The stuff with the Unicorn and Titanium Man is pretty solid superhero fair in its own right. It gets downright inspired when it’s revealed to all be a set up by Anatoli to increase his power base before the USSR’s collapse. The stuff with Firefox hunting the mutants is the real stand out, especially given how unsettling Firefox is. There’s an early scene where he takes out an entire room of super-powered beings. It's so gruesome and shocking; it manages to avoid feeling cheap. 

It emphasizes how unprepared the mutant resistance is. They’re just kids and people trying to survive. Going up against deadly Cyborg assassins wasn’t something they expected. Firefox does get his comeuppance eventually when he goes up against the powerful mutants. It’s an intensely satisfying, yet bitter sweet moment as we see the menace and technology ripped away from him. But his malevolence, that burning hatred that animates his inhumanity, no force seems able to remove that. 


I won’t say Soviet Super Soldiers is perfect because it does have some serious flaws, mainly in the structure. The Supreme Soviets end up as an afterthought in their own comic.
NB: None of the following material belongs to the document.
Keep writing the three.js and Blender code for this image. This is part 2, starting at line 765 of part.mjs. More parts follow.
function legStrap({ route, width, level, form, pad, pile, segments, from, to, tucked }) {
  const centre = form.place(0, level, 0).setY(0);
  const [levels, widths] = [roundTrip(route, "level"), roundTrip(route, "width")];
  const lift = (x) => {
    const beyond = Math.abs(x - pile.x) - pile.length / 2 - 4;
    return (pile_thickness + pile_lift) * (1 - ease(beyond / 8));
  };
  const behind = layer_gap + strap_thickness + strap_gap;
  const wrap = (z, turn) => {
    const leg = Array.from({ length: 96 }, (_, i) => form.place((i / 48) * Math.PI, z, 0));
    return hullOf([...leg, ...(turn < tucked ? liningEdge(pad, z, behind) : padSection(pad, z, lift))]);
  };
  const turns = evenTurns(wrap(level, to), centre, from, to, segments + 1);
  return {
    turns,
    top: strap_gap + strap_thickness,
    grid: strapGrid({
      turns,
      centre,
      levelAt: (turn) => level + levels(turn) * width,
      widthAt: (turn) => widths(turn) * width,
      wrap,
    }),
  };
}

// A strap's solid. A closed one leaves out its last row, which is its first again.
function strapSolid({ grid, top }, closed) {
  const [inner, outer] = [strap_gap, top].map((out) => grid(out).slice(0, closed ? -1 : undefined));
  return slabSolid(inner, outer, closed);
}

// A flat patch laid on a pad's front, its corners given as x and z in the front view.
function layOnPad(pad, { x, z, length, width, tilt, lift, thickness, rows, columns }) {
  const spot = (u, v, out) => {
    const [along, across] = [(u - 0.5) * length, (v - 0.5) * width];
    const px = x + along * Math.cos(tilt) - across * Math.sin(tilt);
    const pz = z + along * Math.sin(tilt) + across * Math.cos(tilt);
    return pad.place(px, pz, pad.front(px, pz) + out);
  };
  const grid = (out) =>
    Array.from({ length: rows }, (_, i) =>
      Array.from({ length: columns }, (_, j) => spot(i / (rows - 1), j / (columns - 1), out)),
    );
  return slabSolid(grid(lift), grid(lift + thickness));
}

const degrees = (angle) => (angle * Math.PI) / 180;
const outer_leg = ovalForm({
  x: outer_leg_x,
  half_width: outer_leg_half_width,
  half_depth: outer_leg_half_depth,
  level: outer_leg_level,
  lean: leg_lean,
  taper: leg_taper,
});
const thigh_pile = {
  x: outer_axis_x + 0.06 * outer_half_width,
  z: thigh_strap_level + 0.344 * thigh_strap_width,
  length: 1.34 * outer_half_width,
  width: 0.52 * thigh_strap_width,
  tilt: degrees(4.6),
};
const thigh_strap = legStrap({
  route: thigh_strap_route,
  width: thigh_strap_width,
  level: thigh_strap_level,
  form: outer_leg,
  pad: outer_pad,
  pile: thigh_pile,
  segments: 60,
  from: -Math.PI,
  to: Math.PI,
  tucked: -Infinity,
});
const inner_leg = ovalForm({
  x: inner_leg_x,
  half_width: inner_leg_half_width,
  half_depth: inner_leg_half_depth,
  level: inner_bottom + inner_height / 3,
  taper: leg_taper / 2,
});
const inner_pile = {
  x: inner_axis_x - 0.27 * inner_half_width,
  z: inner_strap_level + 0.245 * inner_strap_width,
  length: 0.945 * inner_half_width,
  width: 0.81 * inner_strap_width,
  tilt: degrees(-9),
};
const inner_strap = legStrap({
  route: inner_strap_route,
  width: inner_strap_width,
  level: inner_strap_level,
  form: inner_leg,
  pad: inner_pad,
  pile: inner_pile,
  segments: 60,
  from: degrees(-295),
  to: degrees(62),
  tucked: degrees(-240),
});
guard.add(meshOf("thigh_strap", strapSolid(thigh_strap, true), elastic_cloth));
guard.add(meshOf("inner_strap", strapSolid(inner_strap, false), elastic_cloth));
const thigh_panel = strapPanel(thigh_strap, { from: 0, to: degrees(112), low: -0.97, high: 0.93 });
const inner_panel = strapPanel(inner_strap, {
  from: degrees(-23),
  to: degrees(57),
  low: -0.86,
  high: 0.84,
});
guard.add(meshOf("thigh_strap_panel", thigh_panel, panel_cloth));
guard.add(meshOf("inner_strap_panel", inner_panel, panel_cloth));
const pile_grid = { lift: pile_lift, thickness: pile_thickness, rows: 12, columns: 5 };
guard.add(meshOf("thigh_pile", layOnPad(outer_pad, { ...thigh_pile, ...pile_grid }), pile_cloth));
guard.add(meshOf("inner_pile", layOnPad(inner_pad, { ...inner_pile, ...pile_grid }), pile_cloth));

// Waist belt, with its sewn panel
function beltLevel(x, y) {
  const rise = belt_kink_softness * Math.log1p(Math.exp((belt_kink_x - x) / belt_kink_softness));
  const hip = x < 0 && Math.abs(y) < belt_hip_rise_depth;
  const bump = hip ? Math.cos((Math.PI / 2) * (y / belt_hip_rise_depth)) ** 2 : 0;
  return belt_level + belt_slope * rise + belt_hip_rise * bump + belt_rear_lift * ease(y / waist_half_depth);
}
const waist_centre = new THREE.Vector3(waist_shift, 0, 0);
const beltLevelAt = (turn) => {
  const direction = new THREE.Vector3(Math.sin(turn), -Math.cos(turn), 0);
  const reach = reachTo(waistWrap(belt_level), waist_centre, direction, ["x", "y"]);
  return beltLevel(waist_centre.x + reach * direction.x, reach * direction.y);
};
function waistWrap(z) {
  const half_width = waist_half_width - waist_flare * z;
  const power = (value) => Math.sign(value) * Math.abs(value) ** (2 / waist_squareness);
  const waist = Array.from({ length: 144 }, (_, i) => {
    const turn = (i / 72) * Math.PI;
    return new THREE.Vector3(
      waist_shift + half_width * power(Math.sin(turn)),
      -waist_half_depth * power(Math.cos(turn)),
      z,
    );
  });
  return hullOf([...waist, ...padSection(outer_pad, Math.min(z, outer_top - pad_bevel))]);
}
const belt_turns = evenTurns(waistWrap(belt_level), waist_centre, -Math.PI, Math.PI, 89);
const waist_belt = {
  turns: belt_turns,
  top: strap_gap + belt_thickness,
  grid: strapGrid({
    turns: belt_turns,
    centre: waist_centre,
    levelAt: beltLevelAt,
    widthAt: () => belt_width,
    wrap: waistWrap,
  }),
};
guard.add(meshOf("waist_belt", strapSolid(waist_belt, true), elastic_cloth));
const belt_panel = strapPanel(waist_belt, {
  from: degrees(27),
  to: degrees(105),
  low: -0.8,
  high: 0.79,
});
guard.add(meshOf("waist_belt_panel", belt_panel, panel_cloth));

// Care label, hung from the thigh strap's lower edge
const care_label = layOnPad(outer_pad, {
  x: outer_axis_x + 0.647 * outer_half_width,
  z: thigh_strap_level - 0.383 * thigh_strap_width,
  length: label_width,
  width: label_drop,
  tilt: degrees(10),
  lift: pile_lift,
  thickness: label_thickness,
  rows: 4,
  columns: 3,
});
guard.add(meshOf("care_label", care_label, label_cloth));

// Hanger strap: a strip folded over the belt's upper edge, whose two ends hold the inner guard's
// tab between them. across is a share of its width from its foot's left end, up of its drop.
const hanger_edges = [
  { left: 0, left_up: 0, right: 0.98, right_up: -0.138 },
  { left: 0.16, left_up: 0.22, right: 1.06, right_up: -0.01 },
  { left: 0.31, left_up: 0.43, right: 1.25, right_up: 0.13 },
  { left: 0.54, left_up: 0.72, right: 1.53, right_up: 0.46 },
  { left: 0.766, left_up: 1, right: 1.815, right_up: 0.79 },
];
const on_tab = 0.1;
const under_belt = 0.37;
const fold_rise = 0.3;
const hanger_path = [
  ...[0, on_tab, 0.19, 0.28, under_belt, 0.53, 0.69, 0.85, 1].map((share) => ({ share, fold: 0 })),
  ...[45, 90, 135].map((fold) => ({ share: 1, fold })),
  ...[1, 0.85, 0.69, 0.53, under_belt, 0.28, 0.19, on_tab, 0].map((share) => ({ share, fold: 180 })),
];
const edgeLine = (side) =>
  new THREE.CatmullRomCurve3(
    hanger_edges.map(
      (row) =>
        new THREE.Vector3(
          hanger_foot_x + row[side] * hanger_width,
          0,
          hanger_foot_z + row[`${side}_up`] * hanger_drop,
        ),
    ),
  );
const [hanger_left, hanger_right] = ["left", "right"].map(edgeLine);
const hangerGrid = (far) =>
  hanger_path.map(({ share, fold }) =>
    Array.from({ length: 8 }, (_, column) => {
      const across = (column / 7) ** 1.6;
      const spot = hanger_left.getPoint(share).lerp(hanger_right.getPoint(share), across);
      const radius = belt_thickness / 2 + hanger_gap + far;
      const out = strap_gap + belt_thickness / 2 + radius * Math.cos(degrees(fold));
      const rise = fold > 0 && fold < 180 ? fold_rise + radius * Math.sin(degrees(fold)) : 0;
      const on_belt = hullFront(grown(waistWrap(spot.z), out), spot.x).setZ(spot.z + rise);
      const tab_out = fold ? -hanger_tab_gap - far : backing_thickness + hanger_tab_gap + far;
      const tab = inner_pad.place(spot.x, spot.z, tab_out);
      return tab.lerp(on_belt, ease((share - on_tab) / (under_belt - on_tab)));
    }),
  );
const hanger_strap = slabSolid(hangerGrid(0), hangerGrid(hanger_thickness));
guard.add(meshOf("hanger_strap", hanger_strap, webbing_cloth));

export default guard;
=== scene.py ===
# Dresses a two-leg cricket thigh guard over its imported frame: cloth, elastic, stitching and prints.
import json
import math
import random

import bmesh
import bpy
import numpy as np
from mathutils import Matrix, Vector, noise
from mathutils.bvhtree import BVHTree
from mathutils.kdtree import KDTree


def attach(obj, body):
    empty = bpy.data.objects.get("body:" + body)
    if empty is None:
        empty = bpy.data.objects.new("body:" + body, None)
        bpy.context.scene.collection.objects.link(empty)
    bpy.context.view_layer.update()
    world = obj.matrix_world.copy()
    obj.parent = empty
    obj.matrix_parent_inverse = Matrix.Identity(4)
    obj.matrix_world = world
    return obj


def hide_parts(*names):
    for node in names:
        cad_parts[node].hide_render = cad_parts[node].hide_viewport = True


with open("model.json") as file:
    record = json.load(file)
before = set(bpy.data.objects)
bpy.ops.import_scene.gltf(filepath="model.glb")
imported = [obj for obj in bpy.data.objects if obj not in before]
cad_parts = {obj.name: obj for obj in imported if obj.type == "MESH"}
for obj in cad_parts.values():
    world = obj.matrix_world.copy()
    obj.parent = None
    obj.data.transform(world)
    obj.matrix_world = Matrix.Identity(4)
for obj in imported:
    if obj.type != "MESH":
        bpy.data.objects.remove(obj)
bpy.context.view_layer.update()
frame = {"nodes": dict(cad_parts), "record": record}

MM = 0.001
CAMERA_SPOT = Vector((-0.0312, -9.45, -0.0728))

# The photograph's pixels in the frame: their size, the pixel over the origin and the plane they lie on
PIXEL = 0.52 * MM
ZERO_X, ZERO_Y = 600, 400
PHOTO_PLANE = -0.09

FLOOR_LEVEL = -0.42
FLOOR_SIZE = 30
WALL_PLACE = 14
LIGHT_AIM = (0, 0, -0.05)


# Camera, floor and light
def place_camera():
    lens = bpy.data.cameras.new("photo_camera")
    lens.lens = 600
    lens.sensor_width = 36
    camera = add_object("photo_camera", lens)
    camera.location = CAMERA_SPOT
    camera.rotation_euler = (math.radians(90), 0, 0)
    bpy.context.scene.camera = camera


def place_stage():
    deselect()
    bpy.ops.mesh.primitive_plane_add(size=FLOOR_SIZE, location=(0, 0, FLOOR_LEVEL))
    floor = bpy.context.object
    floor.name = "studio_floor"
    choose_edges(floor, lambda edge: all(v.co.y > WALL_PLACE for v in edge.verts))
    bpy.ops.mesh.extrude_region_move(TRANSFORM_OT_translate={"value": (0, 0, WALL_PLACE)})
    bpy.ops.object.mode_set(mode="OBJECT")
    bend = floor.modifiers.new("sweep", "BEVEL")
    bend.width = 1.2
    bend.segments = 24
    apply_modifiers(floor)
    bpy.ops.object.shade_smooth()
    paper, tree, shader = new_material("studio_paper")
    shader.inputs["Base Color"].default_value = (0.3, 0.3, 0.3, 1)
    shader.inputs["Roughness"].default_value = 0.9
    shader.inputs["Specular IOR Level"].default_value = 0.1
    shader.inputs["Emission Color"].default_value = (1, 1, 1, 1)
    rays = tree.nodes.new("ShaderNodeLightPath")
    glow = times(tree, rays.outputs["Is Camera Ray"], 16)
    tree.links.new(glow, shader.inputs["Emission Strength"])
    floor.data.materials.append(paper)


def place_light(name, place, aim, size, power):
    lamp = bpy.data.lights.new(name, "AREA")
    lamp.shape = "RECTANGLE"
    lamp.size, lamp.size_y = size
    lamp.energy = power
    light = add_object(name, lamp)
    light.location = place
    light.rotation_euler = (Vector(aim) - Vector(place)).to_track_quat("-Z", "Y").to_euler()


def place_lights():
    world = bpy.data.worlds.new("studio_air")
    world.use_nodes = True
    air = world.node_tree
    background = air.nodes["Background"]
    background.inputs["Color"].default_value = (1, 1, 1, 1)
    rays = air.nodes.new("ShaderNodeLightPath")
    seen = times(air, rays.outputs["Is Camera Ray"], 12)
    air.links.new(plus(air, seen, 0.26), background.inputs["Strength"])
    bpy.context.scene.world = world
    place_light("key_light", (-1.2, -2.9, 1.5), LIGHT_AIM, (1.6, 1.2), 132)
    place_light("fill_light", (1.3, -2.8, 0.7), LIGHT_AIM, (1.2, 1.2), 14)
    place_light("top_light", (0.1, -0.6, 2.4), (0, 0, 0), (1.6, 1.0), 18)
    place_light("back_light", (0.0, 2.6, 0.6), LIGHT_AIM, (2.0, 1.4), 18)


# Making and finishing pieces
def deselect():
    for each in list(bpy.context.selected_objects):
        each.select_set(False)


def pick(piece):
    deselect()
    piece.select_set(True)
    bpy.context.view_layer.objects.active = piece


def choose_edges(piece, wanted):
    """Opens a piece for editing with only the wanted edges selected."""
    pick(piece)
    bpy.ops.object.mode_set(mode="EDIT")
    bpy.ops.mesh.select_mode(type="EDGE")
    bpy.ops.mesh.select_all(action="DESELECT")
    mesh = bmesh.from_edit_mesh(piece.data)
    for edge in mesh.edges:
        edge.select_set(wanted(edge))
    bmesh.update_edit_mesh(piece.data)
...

The set-up from this issue like the mutant resistance or Anatoli’s growing power base were never meaningfully followed up in later installments. The only real lasting change to come out of the book was the Supreme Soviets being renamed the People’s Protectorate, which later changed to Winter’s Guard. 

However, there’s still a lot of retro charm to this old comic, especially if you like books about foreign superhero teams like I do. It probably won’t change your life or anything, but I recommend tracking down a copy if you get the chance, just because you won’t find many Russian-themed superheroes gathered together anywhere else anytime soon.